Another thing working in the Cowboys’ favor is how the Bills defense has declined this season. They've been hit hard by injuries on that side of the ball, losing two All-Pro’s for the year in cornerback Tre’Davious White and linebacker Matt Milano. Other sporadic injuries have left Buffalo with little depth, and it’s played a part in their ranking 14th in EPA/play allowed and 15th in defensive DVOA.

For as much attention as has been paid to Buffalo’s offense, the defense is much more responsible for the team’s struggles this year. To this date, they’re the only defense to give up more than 21 points to the Patriots and would’ve blown last week’s game against the Chiefs were it not for Kadarius Toney forgetting how to line up.

That said, this defense is not terrible, and they have the talent to make life hard for an offense.

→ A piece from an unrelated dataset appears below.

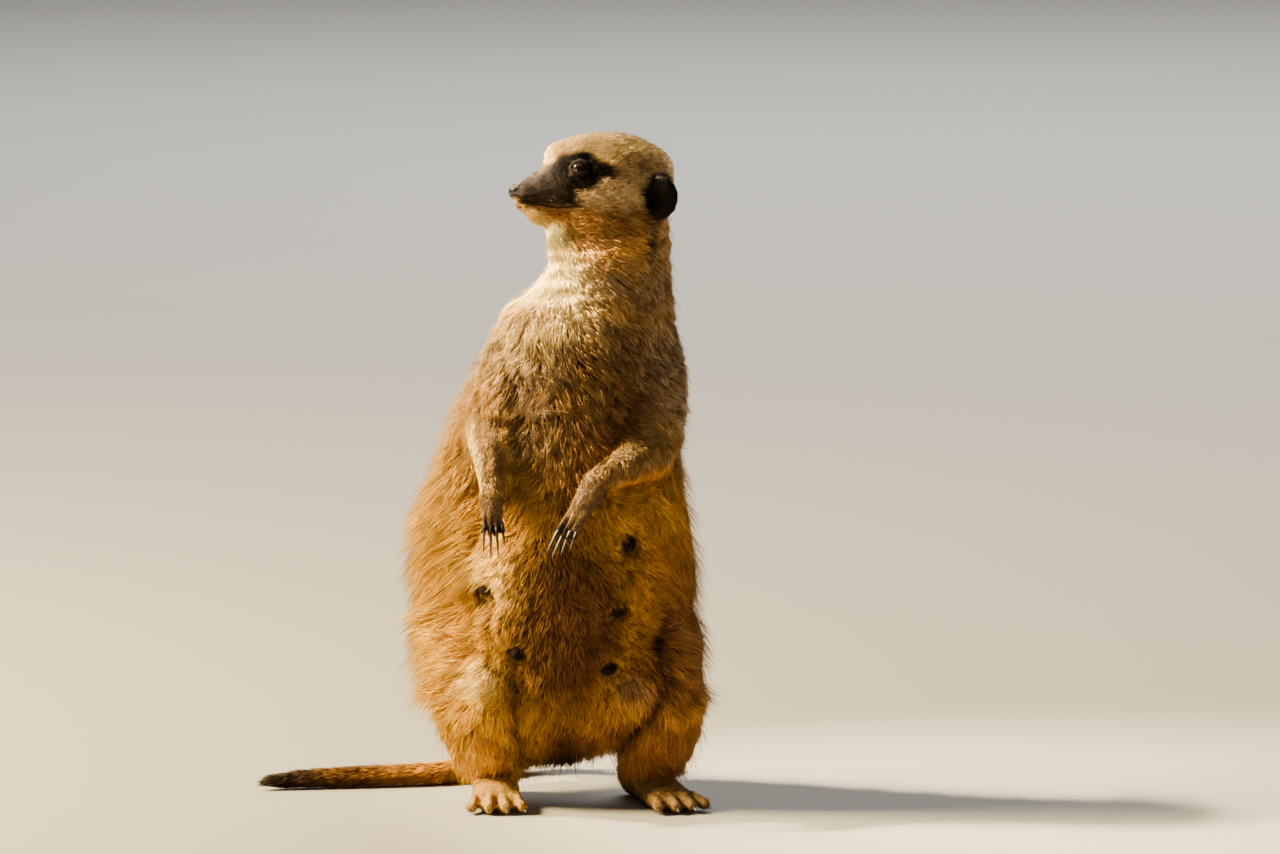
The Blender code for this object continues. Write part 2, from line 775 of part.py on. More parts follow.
def main():
    clear_scene()
    nodes = part_the_body(whole_shape())
    add_face(nodes)
    add_claws(nodes)
    centre_on_floor(nodes)


main()
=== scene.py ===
# %% [markdown]
# # A life-size meerkat
# A museum's still model of a meerkat that stands up to keep watch. The CAD solids give its outline, out to
# the tips of the coat. This script lays a skin inside that outline, sets eyes, a nose and claws in it, and
# grows a coat of small solid tufts over it.

# %% Load the frame
import heapq
import math

import bmesh
import bpy
import numpy as np
from mathutils import Matrix, Vector
from mathutils.bvhtree import BVHTree
from mathutils.kdtree import KDTree


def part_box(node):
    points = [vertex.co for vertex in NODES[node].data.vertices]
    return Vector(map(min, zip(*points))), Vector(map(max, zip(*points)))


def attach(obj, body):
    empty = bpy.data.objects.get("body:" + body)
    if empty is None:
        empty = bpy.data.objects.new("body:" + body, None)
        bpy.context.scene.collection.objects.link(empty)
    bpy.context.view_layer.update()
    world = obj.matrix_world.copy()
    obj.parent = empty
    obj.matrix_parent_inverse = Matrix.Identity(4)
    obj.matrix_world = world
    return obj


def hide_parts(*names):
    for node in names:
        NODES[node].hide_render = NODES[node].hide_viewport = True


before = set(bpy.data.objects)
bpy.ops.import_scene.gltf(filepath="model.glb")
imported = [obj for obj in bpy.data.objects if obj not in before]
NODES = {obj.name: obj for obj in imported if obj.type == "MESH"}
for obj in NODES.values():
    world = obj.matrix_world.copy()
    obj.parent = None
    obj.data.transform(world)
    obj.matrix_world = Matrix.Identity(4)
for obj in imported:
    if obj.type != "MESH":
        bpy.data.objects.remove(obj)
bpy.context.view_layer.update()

MM = 0.001


# %% [markdown]
# ## Camera, floor and light
# A long lens from low down keeps the upright body free of perspective. The camera stands to the front and
# aims beside the animal, which leaves room on the side that it looks away from.

# %% Camera
CAMERA_DISTANCE = 3.2
CAMERA_RISE = math.radians(7)
CAMERA_AIM = Vector((0.0702, -0.0009, 0.1673))

lens = bpy.data.cameras.new("camera")
lens.lens = 200
lens.sensor_width = 36
camera = bpy.data.objects.new("camera", lens)
bpy.context.scene.collection.objects.link(camera)
backwards = Vector((0, -math.cos(CAMERA_RISE), math.sin(CAMERA_RISE)))
camera.location = CAMERA_AIM + CAMERA_DISTANCE * backwards
camera.rotation_euler = (-backwards).to_track_quat("-Z", "Y").to_euler()
bpy.context.scene.camera = camera
print("camera:", CAMERA_DISTANCE, "m away with a lens of", lens.lens, "mm")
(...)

Another factor to consider is the weather: even though it’s not expected to snow, it will be a chilly day for a team that plays their home games indoors in north Texas. Prescott also does not have the best numbers in cold weather games, though he has a very small sample size in such environments.

This figures to be an entertaining chess match between McDermott and McCarthy. On paper, the advantage would seem to go the Cowboys’ way, as Prescott has generally thrived against zone coverage and eats blitzes for breakfast. But the external factors of this game cannot be ignored, which is why this battle will be crucial in determining the outcome of the game.